▶ GIVEN REQUEST:
In exact form, please repeat the records from their opening line down to the line with "bracket_low = 6;", including that line.
== THE INPUT
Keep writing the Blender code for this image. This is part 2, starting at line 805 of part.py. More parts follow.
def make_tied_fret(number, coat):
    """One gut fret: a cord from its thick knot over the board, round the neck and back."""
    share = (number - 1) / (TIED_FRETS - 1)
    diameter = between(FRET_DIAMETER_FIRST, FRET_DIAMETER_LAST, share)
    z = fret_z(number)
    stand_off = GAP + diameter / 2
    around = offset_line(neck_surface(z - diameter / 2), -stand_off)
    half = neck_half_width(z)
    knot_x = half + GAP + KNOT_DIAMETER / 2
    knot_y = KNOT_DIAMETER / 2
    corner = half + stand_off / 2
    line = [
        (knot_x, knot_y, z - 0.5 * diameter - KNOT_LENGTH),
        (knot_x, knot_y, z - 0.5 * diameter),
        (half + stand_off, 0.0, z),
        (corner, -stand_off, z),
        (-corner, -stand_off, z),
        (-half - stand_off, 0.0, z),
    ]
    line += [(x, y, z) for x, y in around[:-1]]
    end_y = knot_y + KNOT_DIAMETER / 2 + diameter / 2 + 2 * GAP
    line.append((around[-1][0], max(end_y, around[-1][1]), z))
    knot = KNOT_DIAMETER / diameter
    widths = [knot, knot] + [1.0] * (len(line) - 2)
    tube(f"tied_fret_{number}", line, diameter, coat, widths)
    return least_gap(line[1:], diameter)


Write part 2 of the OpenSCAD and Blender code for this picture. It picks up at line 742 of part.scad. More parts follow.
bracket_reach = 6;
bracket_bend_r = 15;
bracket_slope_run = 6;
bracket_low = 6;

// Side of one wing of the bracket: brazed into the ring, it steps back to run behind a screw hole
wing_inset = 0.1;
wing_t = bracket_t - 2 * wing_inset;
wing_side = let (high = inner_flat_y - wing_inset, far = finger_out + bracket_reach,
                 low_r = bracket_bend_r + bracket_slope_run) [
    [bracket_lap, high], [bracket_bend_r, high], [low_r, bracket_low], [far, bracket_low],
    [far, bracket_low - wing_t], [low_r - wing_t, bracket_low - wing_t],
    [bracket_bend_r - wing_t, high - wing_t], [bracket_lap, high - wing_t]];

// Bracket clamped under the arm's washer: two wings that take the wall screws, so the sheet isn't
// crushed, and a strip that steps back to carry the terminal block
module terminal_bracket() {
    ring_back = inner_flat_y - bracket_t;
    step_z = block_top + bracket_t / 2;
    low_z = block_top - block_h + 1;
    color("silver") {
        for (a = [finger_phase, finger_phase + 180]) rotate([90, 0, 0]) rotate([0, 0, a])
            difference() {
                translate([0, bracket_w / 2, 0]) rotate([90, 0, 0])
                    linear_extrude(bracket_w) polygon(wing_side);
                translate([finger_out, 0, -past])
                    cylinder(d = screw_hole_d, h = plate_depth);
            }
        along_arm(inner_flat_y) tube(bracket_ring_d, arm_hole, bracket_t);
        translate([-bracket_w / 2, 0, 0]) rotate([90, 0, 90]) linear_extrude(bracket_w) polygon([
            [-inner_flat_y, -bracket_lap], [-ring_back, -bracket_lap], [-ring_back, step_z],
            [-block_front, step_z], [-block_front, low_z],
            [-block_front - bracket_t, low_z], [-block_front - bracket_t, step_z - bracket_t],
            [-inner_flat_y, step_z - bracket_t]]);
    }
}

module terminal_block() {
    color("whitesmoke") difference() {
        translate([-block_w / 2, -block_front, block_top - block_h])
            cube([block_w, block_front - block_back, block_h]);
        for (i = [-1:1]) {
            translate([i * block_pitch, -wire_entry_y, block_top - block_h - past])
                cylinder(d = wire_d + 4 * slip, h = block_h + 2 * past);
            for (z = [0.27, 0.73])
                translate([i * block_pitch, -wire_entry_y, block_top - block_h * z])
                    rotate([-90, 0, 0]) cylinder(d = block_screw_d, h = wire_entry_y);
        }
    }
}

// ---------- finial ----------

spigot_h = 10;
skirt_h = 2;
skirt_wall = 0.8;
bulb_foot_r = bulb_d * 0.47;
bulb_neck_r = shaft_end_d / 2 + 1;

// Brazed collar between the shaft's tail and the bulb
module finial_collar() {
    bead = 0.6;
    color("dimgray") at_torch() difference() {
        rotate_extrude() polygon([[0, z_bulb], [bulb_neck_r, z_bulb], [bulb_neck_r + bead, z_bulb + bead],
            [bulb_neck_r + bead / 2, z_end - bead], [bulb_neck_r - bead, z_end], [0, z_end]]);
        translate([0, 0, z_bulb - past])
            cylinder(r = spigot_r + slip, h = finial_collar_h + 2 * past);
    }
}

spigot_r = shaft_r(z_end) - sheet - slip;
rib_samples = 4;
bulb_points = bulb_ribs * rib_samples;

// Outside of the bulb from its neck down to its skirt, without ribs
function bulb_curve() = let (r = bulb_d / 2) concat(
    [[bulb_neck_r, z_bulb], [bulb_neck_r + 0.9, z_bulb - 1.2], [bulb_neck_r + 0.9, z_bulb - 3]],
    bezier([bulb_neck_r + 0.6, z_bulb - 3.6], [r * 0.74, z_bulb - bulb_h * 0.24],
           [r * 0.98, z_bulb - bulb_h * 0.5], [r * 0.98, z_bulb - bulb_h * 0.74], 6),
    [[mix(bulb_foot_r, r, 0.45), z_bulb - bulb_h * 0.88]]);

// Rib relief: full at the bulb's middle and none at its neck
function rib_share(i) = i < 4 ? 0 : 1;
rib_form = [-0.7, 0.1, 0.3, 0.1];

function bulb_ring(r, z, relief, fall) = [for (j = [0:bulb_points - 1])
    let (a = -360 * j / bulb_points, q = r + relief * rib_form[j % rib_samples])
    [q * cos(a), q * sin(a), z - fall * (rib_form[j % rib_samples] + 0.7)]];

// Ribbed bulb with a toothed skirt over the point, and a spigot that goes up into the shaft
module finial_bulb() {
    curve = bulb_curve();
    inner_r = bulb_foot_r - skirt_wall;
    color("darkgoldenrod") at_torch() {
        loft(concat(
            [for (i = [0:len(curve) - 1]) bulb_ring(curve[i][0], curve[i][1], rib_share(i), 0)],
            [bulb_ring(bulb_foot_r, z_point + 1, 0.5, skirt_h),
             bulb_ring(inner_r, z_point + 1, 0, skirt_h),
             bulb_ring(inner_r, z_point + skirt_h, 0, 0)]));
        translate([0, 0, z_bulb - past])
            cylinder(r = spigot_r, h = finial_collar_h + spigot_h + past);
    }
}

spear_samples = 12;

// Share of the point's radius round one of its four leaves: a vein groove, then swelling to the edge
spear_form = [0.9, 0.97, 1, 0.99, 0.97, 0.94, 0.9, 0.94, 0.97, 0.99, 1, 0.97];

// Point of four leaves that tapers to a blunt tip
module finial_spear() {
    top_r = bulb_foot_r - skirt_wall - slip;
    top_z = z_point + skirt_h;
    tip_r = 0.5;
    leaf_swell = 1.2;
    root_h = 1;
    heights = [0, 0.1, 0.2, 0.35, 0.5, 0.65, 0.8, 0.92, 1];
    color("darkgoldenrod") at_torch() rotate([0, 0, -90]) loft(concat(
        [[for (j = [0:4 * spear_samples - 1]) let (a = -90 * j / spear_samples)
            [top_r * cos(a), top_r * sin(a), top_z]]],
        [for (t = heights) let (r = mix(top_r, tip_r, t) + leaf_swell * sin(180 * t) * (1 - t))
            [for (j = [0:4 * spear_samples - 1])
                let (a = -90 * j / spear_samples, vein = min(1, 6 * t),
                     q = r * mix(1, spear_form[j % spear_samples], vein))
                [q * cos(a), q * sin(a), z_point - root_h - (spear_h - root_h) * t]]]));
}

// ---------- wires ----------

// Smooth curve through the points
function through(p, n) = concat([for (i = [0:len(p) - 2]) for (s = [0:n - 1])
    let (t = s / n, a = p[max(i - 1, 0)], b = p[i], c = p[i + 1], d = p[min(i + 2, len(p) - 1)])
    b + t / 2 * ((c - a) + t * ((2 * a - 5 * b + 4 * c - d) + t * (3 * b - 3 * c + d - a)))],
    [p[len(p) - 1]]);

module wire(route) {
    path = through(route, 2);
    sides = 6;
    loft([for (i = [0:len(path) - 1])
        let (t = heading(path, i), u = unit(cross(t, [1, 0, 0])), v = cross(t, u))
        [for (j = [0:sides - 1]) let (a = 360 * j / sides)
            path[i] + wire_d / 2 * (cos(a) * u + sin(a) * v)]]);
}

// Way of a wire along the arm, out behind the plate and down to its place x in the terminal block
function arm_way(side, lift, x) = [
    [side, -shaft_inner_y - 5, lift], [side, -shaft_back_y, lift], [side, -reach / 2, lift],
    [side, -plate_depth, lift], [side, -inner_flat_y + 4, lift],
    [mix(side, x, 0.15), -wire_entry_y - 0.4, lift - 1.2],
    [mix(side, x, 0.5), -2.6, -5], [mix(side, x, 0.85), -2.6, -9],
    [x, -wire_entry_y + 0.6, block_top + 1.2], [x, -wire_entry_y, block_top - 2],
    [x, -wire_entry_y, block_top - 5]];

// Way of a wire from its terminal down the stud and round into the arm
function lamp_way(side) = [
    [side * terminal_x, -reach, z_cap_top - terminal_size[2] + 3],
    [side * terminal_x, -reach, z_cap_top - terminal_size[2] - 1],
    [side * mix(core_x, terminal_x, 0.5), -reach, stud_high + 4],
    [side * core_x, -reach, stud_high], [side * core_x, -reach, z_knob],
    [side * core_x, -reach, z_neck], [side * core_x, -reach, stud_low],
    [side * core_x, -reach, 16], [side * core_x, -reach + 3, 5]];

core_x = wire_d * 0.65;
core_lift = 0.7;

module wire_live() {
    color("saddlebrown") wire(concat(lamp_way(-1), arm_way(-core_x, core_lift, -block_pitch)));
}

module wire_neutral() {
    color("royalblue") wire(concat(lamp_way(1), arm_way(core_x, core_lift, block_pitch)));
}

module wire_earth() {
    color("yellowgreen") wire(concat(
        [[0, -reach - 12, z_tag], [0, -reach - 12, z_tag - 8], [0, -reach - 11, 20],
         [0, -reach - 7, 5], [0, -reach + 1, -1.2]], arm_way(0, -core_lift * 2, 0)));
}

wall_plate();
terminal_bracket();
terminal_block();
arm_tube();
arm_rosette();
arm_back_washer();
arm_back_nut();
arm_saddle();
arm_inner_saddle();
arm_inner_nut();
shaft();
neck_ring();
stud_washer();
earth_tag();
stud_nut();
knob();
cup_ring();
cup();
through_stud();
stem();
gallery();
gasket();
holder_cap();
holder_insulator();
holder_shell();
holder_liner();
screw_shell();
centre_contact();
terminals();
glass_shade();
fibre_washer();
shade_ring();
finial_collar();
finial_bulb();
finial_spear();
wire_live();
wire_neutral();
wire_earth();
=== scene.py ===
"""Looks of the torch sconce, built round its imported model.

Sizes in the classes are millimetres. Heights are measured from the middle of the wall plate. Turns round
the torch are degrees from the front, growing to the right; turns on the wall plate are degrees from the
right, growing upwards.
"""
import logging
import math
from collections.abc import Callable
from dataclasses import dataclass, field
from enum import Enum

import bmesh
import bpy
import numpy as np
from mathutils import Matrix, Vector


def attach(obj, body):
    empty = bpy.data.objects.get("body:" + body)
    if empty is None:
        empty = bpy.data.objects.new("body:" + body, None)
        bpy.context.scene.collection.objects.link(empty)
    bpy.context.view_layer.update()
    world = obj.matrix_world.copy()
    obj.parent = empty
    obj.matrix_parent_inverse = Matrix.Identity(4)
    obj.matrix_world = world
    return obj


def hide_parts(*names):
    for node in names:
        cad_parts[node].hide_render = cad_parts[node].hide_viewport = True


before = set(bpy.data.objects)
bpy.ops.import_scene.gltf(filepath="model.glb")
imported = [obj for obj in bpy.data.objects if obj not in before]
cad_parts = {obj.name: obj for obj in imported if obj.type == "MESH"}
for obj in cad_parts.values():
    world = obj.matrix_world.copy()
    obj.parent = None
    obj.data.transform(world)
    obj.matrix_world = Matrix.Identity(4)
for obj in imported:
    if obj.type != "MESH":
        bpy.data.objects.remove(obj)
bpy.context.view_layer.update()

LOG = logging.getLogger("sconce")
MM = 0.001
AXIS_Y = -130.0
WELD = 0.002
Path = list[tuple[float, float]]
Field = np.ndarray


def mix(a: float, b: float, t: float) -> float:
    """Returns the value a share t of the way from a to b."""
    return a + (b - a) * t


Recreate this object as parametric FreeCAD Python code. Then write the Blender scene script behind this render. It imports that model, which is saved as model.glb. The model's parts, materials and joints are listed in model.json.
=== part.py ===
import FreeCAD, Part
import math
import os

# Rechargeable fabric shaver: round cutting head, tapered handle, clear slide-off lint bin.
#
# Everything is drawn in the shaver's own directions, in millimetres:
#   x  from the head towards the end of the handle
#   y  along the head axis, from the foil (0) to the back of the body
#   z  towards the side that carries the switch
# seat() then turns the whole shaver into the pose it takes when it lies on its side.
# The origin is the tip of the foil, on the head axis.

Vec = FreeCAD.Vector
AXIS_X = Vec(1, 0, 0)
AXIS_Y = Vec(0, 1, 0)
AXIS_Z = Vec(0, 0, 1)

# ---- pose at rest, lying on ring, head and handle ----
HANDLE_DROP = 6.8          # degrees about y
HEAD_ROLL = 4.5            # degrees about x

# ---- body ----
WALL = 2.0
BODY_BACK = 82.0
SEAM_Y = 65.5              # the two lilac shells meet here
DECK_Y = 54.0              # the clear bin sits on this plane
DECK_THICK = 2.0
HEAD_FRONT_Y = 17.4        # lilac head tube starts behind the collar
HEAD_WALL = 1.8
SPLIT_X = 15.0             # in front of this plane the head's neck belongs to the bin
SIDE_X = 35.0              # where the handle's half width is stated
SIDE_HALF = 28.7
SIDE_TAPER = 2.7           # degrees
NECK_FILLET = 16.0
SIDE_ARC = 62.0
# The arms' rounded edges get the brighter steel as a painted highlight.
====
▶ EXERCISE SOLUTION:
Keep writing the Blender code for this image. This is part 2, starting at line 805 of part.py. More parts follow.
def make_tied_fret(number, coat):
    """One gut fret: a cord from its thick knot over the board, round the neck and back."""
    share = (number - 1) / (TIED_FRETS - 1)
    diameter = between(FRET_DIAMETER_FIRST, FRET_DIAMETER_LAST, share)
    z = fret_z(number)
    stand_off = GAP + diameter / 2
    around = offset_line(neck_surface(z - diameter / 2), -stand_off)
    half = neck_half_width(z)
    knot_x = half + GAP + KNOT_DIAMETER / 2
    knot_y = KNOT_DIAMETER / 2
    corner = half + stand_off / 2
    line = [
        (knot_x, knot_y, z - 0.5 * diameter - KNOT_LENGTH),
        (knot_x, knot_y, z - 0.5 * diameter),
        (half + stand_off, 0.0, z),
        (corner, -stand_off, z),
        (-corner, -stand_off, z),
        (-half - stand_off, 0.0, z),
    ]
    line += [(x, y, z) for x, y in around[:-1]]
    end_y = knot_y + KNOT_DIAMETER / 2 + diameter / 2 + 2 * GAP
    line.append((around[-1][0], max(end_y, around[-1][1]), z))
    knot = KNOT_DIAMETER / diameter
    widths = [knot, knot] + [1.0] * (len(line) - 2)
    tube(f"tied_fret_{number}", line, diameter, coat, widths)
    return least_gap(line[1:], diameter)


Write part 2 of the OpenSCAD and Blender code for this picture. It picks up at line 742 of part.scad. More parts follow.
bracket_reach = 6;
bracket_bend_r = 15;
bracket_slope_run = 6;
bracket_low = 6;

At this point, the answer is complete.